Jane Sherman, associate director for academic policy for the Council of Presidents, the organization representing four-year public colleges and universities, credited the nursing profession for pushing for the transfer agreement.
“As health care demands rise, many employers are expecting nursing education to increase too,” said Sherman. “The health care industry is shifting toward demand for higher credentials. Here in Washington, the nursing profession, community and technical colleges and four-year universities stepped up with the most collaborative and creative effort I’ve seen here or anywhere.”
While two-year and four-year colleges and universities have supported nursing transfer agreements since 1999, this agreement creates a much more efficient and consistent statewide practice among all public and most of the private universities that offer RN-to-BSN (Registered Nurse-to-Bachelor of Science in Nursing) completion degrees.
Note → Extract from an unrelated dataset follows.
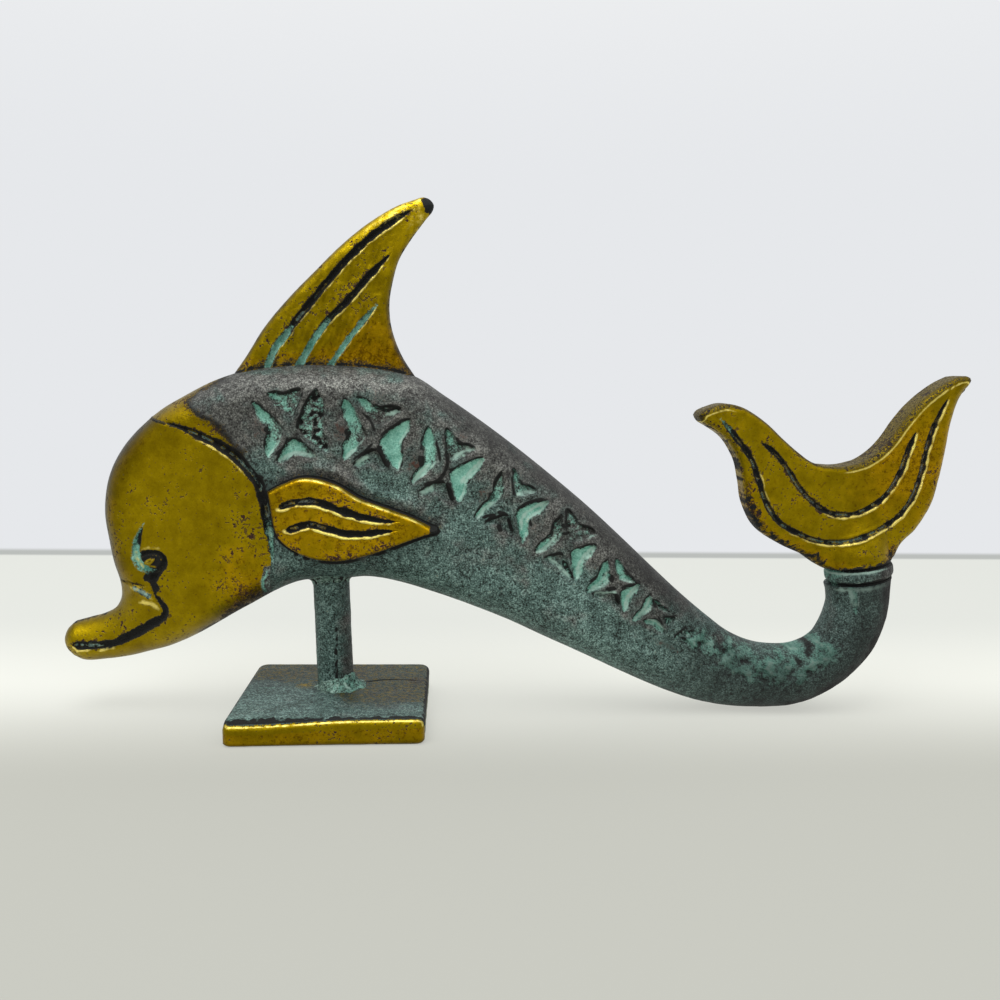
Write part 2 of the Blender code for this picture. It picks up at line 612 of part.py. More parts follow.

“This is all about giving students the most efficient route to a Bachelor of Science Degree in Nursing and strengthening our health care system” said Mary Baroni, a professor and former director of nursing and health studies (2002-2011) at the University of Washington Bothell. “After more than two years of hard work hammering out this agreement, we couldn’t be more pleased with the outcome.”
Community and technical colleges that plan to make use of the agreement are now working to ensure their programs align to the new transfer pathway.
“This is a terrific example of the way Washington transfer works. When a problem is identified, the colleges work together to solve it by thinking creatively together in order to respond to the students’ and the state’s needs,” said Violet Boyer, president and CEO of the Independent Colleges of Washington.